Northern rail's new self-service ticket machines have been targeted by a suspected ransomware cyber-attack.
The system has been offline since last week and an investigation is under way.
It comes just two months after 621 of the touch-screen units were installed at 420 stations across the north of England at a cost of £17m.
The government-run operator said it had taken "swift action" along with its supplier, Flowbird, and customer and payment data had not been compromised.
Only the servers which operate the ticket machines have been affected, Northern said.
"This is the subject of an ongoing investigation with our supplier, but indications are that the ticket machine service has been subject to a ransomware cyber-attack," it confirmed.
Flowbird said the problem was first identified through cyber monitoring systems.
"We immediately instigated our major incident procedure in order to protect other parts of the network and our checks have shown there has been no compromise to any personal data," a spokesperson said.
Northern's website said there had been a fault with the self-service ticket machines and it had been experiencing "technical difficulties".
Customers have been advised to use either its app or website to buy tickets in advance, and they can be collected from one of its ticket offices.

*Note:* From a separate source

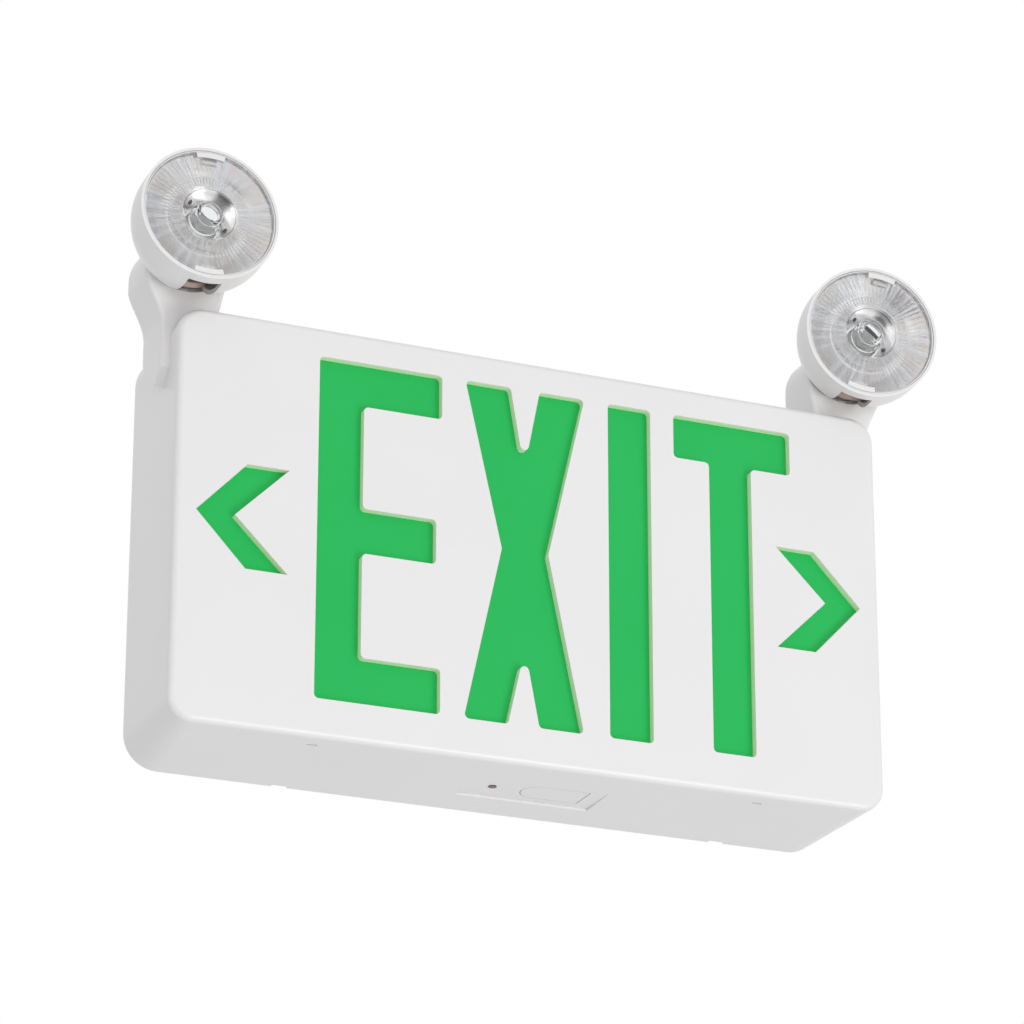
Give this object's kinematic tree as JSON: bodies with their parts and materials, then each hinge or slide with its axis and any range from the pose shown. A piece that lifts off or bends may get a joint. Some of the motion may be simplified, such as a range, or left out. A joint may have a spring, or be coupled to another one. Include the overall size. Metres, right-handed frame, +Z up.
{
  "type": "emergency exit light",
  "caption": "Wall-mounted exit sign with a green stencil face and two swivelling round emergency lamps on arms at its top corners.",
  "frame": {"origin": "centre of the sign case's wall face", "axes": "+X to the right as seen from the front, -Y out of the wall towards the viewer, +Z up"},
  "size_m": [0.3724, 0.0838, 0.2508],
  "materials": {
    "white_case": "smooth satin-gloss moulding",
    "white_plate": "plain moulding",
    "green_panel": "translucent coloured sheet",
    "circuit_board": "solder-masked board",
    "led": "small lamps",
    "core_steel": "laminated core",
    "battery_wrap": "shrink sleeve",
    "black_plastic": "plain",
    "dark_plastic": "plain",
    "pilot_red": "clear-tinted light pipe",
    "reflector_bright": "bright metallised",
    "clear_lens": "clear polished",
    "clear_optic": "clear polished",
    "lamp_board_white": "white-masked board",
    "heat_sink_metal": "plain",
    "zinc_steel": "zinc plated"
  },
  "bodies": {
    "base": {"case": "white_case", "back_plate": "white_plate", "colour_panel": "green_panel", "sign_board": "circuit_board", "sign_leds": "led", "board_stands": "white_plate", "control_board": "circuit_board", "board_posts": "white_plate", "transformer": "core_steel", "battery_pack": "battery_wrap", "battery_strap": "white_plate", "terminal_block": "black_plastic", "test_switch": "black_plastic", "switch_board": "circuit_board", "switch_posts": "white_plate", "pilot_light": "pilot_red"},
    "test_key": {"test_button": "white_case"},
    "left_swivel": {"left_clamp_post": "zinc_steel", "left_clamp_washer": "dark_plastic", "left_clamp_spring": "zinc_steel", "left_clamp_nut": "zinc_steel"},
    "left_head": {"left_lamp_bowl": "white_case", "left_lamp_reflector": "reflector_bright", "left_lamp_lens": "clear_lens", "left_lamp_optic": "clear_optic", "left_lamp_board": "lamp_board_white", "left_lamp_heat_sink": "heat_sink_metal"},
    "right_swivel": {"right_clamp_post": "zinc_steel", "right_clamp_washer": "dark_plastic", "right_clamp_spring": "zinc_steel", "right_clamp_nut": "zinc_steel"},
    "right_head": {"right_lamp_bowl": "white_case", "right_lamp_reflector": "reflector_bright", "right_lamp_lens": "clear_lens", "right_lamp_optic": "clear_optic", "right_lamp_board": "lamp_board_white", "right_lamp_heat_sink": "heat_sink_metal"}
  },
  "joints": [
    {"name": "left_swivel_turn", "type": "hinge", "parent": "base", "child": "left_swivel", "pos_m": [-0.1558, -0.07, 0.1268], "axis": [0, 0.829, -0.5592], "range_deg": [-45, 45]},
    {"name": "left_head_tilt", "type": "hinge", "parent": "left_swivel", "child": "left_head", "pos_m": [-0.1558, -0.07, 0.1268], "axis": [-1, 0, 0], "range_deg": [-37.3, 19.7]},
    {"name": "right_swivel_turn", "type": "hinge", "parent": "base", "child": "right_swivel", "pos_m": [0.1558, -0.07, 0.1268], "axis": [0, 0.829, -0.5592], "range_deg": [-58, 32]},
    {"name": "right_head_tilt", "type": "hinge", "parent": "right_swivel", "child": "right_head", "pos_m": [0.1558, -0.07, 0.1268], "axis": [-0.9744, 0.1258, 0.1865], "range_deg": [-31, 26]},
    {"name": "test_key_press", "type": "hinge", "parent": "base", "child": "test_key", "pos_m": [0.034, -0.0315, -0.0901], "axis": [0, 1, 0], "range_deg": [0, 2.5], "stiffness_Nm_per_rad": 1.5}
  ]
}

Northern apologised for "any inconvenience" caused.
"We are working to restore normal operation to our ticket machines as soon as possible," it added.
"Customers who have already bought tickets to be collected at a machine, or who would normally use 'promise to pay' slips, should board their booked service and either speak to the conductor or to Northern staff at their destination station."
Northern, which was previously operated by Arriva Rail North, was taken over by the government last year after a series of problems including a timetable change which led to delays and cancellations to services.